Paul Watson, an award-winning journalist, tells a fascinating story of a voyage, a decades-long search and a final discovery.
“Ice Ghosts: The Epic Hunt for the Lost Franklin Expedition”
by Paul Watson
W.W. Norton & Co., 384 pp., $27.95
One of the world’s most famous expeditions sailed from England in May 1845. Led by Sir John Franklin, the HMS Terror and HMS Erebus and 133 men headed for Canada’s Arctic and the mythic Northwest Passage. They carried food for a five-year mission. By late July the boats had reached the west side of Greenland, where they encountered a whaling crew, and then continued west. No Englishman would ever see them alive again.
Nor would any Englishman see the boats until their rediscovery in 2014 and 2016, near King William Island, about 1,000 miles from where the whalers had seen Franklin. Many Inuit, however, had seen the boats and men, knew their story well, and had passed it down for decades. What the native people of the north knew would be key to the modern searchers who located the Erebus and Terror.
Award-winning journalist Paul Watson was on board the boat that found the Erebus. His account of the discovery, as well as the entire history of the Franklin Expedition is the focus of his newest book, “Ice Ghosts: The Epic Hunt for the Lost Franklin Expedition.” Divided into three parts, it tells the stories of the voyage, the initial search, and the discovery of Franklin’s ships.
Author appearance
Paul Watson
The author of “Ice Ghosts: The Epic Hunt for the Lost Franklin Expedition” will appear at 7:30 p.m. Friday, March 31, at Town Hall Seattle, $5 (townhallseattle.org or 206-652-4255).
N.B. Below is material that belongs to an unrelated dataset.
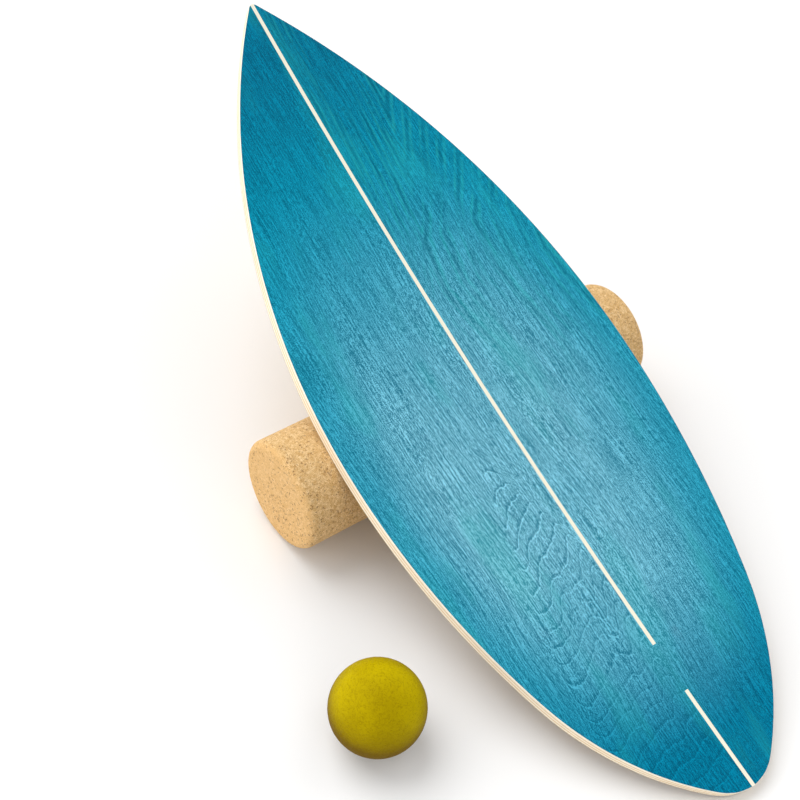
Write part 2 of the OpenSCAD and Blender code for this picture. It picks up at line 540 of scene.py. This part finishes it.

Despite the mounting evidence of failure — that is, a lack of any evidence of Franklin’s expedition — the Royal Navy refused to search for its missing men. Bickering, infighting, and skepticism of outside experts were to blame. Finally in 1850, the Royal Navy authorized search teams, who found tantalizing clues — cairns, equipment and a pile of meat tins — but neither ships nor men.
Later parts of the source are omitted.